E falando em separação, eis que chegamos àquele momento pelo qual o filme será lembrada eternamente pelos fãs: seu terceiro ato. Após conseguirem fugir da creche Sunnyside com sucesso (ajudados por um plano rebuscado de Woody, Barbie, Jessie e Cia.), e interceptados por Lotso e Bebezão no ultimo momento, o grupo de amigos acaba parando numa lixeira junto ao vilão de pelúcia, e, numa cena passada dentro de um incinerador, Arndt testará de todas as formas os escrúpulos do espectador em situações tensas e perigosas, com pouco espaço para heroísmos e jogadas de sorte. E quando todas essas situações parecem já ser o suficiente, eis o golpe de sorte: percebendo que dificilmente sairão ilesos daquela situação, os brinquedos, sem esperança aparente, dão-se as mãos e aceitam seu destino, numa atitude estóica que simplesmente “devasta” o espectador que, por quinze anos, acompanhou e passou a amar esses personagens e agora está completamente paralisado com o que vê. E esta dolorosa cena, estendida até os limites da nossa percepção, nos leva à lágrimas involuntárias simplesmente por estarmos suficientemente ligados aos destinos daqueles brinquedos.

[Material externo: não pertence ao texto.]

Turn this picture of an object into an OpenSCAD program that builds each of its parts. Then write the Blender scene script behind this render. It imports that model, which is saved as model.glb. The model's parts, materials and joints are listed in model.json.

E quando nossa angústia é substituída pela salvação catártica proporcionado pela “garra” (só vendo o filme pra entender este curioso Deus Ex Machina!), este momento logo é descartado quando finalmente nos dirigimos para o final do filme, no exato momento em que Andy, de posse dos brinquedos, dirige-se à casa da pequenina Bonnie a fim de deixar com ela seus brinquedos, dando ao filme um clima que, variando entre o melancólico e o agridoce, fecha a trilogia com chave-de-ouro ao ressaltar a verdadeira vocação daqueles brinquedos. E em contrapartida, ilustra com perfeição o caráter bondoso de Andy que, nada mais é do que um garoto na difícil fase de transição de sua vida – e a sua involuntária insistência em ficar com Woody ressalta ainda mais esta difícil decisão. E vê-lo partir dá uma inevitável sensação de finitude, um rito de passagem que cumpriu seu propósito e deixou pra trás belos e inestimáveis frutos.